Still, financial markets rallied on news of the pullback as investors took the move as a sign of possible de-escalation by Russia amid a major diplomatic push following weeks of warnings from the U.S. and Europe about the risks of a conflict.

The U.S. and NATO have said that Russia has massed some 130,000 troops near the border with Ukraine in preparation for a possible invasion. Russia has dismissed the warnings as “hysteria” but is continuing its largest drills in years in neighboring Belarus. Those are due to finish on Feb. 20, while naval exercises in the Black Sea are scheduled to wrap up on Sunday.

The announcement of a Russian withdrawal offers “reason for cautious optimism,” NATO Secretary General Jens Stoltenberg told reporters in Brussels. “So far, we haven’t seen any sign of de-escalation on the ground” and Russia’s military presence remains capable of an attack, he said.

After warning that a Russian invasion could take place as soon as this week, the U.S. has evacuated its embassy from Kyiv and urged American citizens to leave Ukraine.

Putin has called for the U.S. and its allies to give sweeping security guarantees, including a ban on further expansion of the North Atlantic Treaty Organization that would include a refusal of future membership for Ukraine. They have rejected his demands but offered talks on other security issues including on missile restrictions and measures to build confidence, proposals Russian Foreign Minister Sergey Lavrov called “constructive” at a meeting with Putin on Monday.

Russia is confident that diplomatic efforts aimed at resolving the stand-off will succeed, Lavrov said Tuesday. “Overall we can work out a fairly good package solution,” he told reporters in Moscow.

But in a move that was quickly criticized by Kyiv and its Western allies, the lower house of Russia’s parliament voted Tuesday to appeal to Putin to recognize separatist entities in the Donbas region of eastern Ukraine. Russia has issued more than 700,000 passports to residents in the self-declared Donetsk and Luhansk Peoples Republics, even as it publicly backs talks on implementing peace accords intended to reintegrate the regions into Ukraine.

Germany’s Scholz said recognition by Russia would end the peace process “which would be a political catastrophe.”

Putin said the Kremlin remains committed to those agreements but would study the Duma appeal.

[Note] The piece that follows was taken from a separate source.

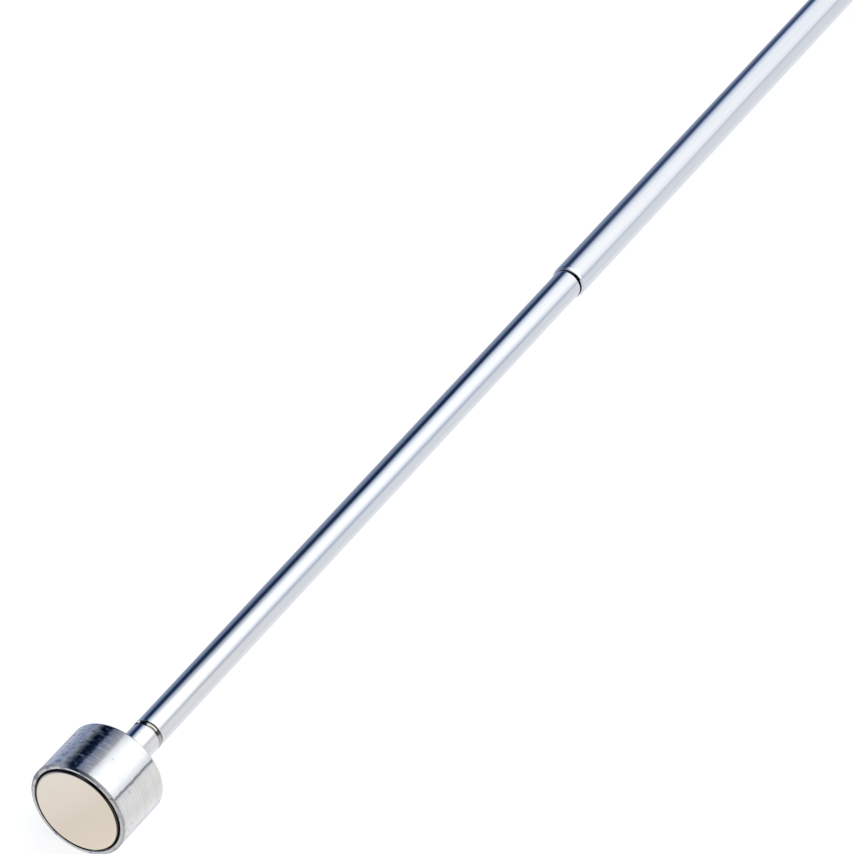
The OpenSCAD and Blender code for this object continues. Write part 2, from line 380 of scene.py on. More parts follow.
def turned_steel(name):
    """Plated steel off a lathe: fine rings round the cup, small pits and handling marks, and
    painted reflections of the grey and dark cards round the head, with painted light as a glow."""
    mat = Material(name)
    rings = mat.noise(scale=(3000, 60, 60), detail=5, rough=0.65)
    wide = mat.noise(scale=(900, 45, 45))
    blotch = mat.noise(scale=(330, 330, 330), detail=5, rough=0.62)
    pits = mat.noise(scale=(1500, 900, 900), detail=2)
    nick_and_glint = mat.noise(scale=(620, 620, 620), detail=4, rough=0.7)
    mirrored = mat.node("ShaderNodeTexCoord", {})["Reflection"]
    angle = mat.angle(mat.xyz(mirrored))

    # rings, blotches and pits over the plating's own tint; the rings' strength follows the
    # mirrored direction, a painted reflection on real turning marks
    reflected_ring_strength = mat.math("ADD", mat.remap(angle, over=(60, 88), to=(0.15, 1.0)),
                      mat.remap(angle, over=(0, -20), to=(0.0, 0.7)))
    ringed = mat.times(mat.remap(rings, over=(0.36, 0.66)), reflected_ring_strength)
    colour = mat.mix(ringed, (0.87, 0.88, 0.90), (0.76, 0.765, 0.78))
    blotched = mat.remap(blotch, over=(0.52, 0.78), to=(0.0, 0.55))
    colour = mat.mix(blotched, colour, (0.70, 0.71, 0.74))
    pitted = mat.remap(pits, over=(0.68, 0.76), to=(0.0, 0.75))
    colour = mat.mix(pitted, colour, (0.36, 0.36, 0.40))

    # the broken outer edge of the rim is duller and nicked, and its face is warmer
    pos = mat.xyz(mat.object)
    radius = mat.radius(pos)
    edge = mat.times(mat.remap(radius, over=(CUP_R - 0.00040, CUP_R - 0.00026)),
                     mat.remap(pos["X"], over=(RIM_X + 0.00055, RIM_X + 0.00040)))
    nicked = mat.remap(nick_and_glint, over=(0.35, 0.65), to=(0.45, 1.0))
    colour = mat.mix(mat.times(edge, nicked), colour, (0.34, 0.33, 0.325))
    face = mat.remap(pos["X"], over=(RIM_X + 0.00016, RIM_X + 0.00006))
    worn = mat.remap(nick_and_glint, over=(0.3, 0.7), to=(0.5, 0.9))
    colour = mat.mix(mat.times(face, worn), colour, (0.60, 0.575, 0.55))

    # painted shade in the recess round the magnet, widest on the upper near side, with a ragged
    # border
    recess_shade_mask = mat.math("SUBTRACT", radius, mat.times(recess_shade_side(mat, pos), 0.00016))
    ragged = mat.remap(nick_and_glint, over=(0.3, 0.7), to=(-0.00004, 0.00004))
    recess_shade_mask = mat.math("ADD", recess_shade_mask, ragged)
    recess_shade_mask = mat.times(mat.remap(recess_shade_mask, over=(MAGNET_R + 0.00030, MAGNET_R + 0.00024)),
                       mat.remap(pos["X"], over=(RIM_X + 0.00030, RIM_X + 0.00016)))
    colour = mat.mix(recess_shade_mask, colour, (0.020, 0.017, 0.014))

    # painted reflection detail: small dark dents, and pale flecks given off as a painted glow,
    # shown only where the painted dark card reflections fall
    dents = mat.noise(scale=(1250, 560, 560), rough=0.6)
    dented = mat.times(mat.remap(dents, over=(0.555, 0.64), to=(0.0, 0.8)),
                       mat.remap(angle, over=(-42, -58)))
    colour = mat.mix(dented, colour, (0.22, 0.24, 0.30))
    in_dark = mat.remap(angle, over=(8, -8))
    flecks = mat.noise(scale=(1700, 380, 380), rough=0.6)

    # the painted card reflections' edges break up along the turning marks, by a few degrees
    rag = mat.noise(scale=(1500, 420, 420), detail=4, rough=0.68)
    broken = mat.times(mat.remap(rag, over=(0.3, 0.7), to=(-4.6, 4.6)),
                       mat.remap(angle, over=(-6, -26)))
    angle = mat.math("ADD", angle, broken)
    angle = mat.math("ADD", angle, mat.remap(blotch, over=(0.3, 0.7), to=(-1.6, 1.6)))
    # painted reflection of the cards, multiplied into the colour, and painted light from the fill
    # table, given off as a glow
    painted_card_reflection = mat.by_angle(angle, CARD_REFLECTIONS_PAINTED, limit=120)
    painted_fill_glow = mat.by_angle(angle, FILL_GLOW_PAINTED, limit=120)
    fleck = mat.times(mat.remap(flecks, over=(0.56, 0.68)),
                      mat.times(in_dark, mat.remap(angle, over=(-70, -45), to=(0.3, 1))))
    painted_fill_glow = mat.mix(fleck, painted_fill_glow, (0.075, 0.095, 0.14), "ADD")

    rough = mat.math("ADD", mat.remap(blotch, over=(0.35, 0.8), to=(0.06, 0.17)),
                     mat.remap(wide, over=(0.3, 0.7), to=(0.0, 0.04)))
    fine = mat.bump(rings, strength=0.015, distance=0.00002)
    return mat.finish({
        "Metallic": mat.remap(edge, over=(0, 1), to=(1.0, 0.35)),
        "Specular IOR Level": 0.15,
        "Base Color": mat.mix(1.0, colour, painted_card_reflection, "MULTIPLY"),
        "Emission Color": mat.mix(1.0, colour, painted_fill_glow, "MULTIPLY"),
        "Emission Strength": 1.15,
        "Specular Tint": mat.mix(edge, (1, 1, 1), (0.45, 0.44, 0.43)),
        "Roughness": mat.math("ADD", rough, mat.times(edge, 0.45)),
        "Normal": mat.bump(blotch, strength=0.06, distance=0.00008, Normal=fine)})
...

Russia’s Defense Ministry said units of the western and southern military districts are loading equipment onto road and rail transport after completing their drills and will begin returning to their permanent bases Tuesday. Other military units are continuing drills at training grounds in Russia and “as soon as the combat training activities are completed, the troops, as always, will” return to their bases, the ministry’s spokesman Igor Konashenkov said in a video posted on its website.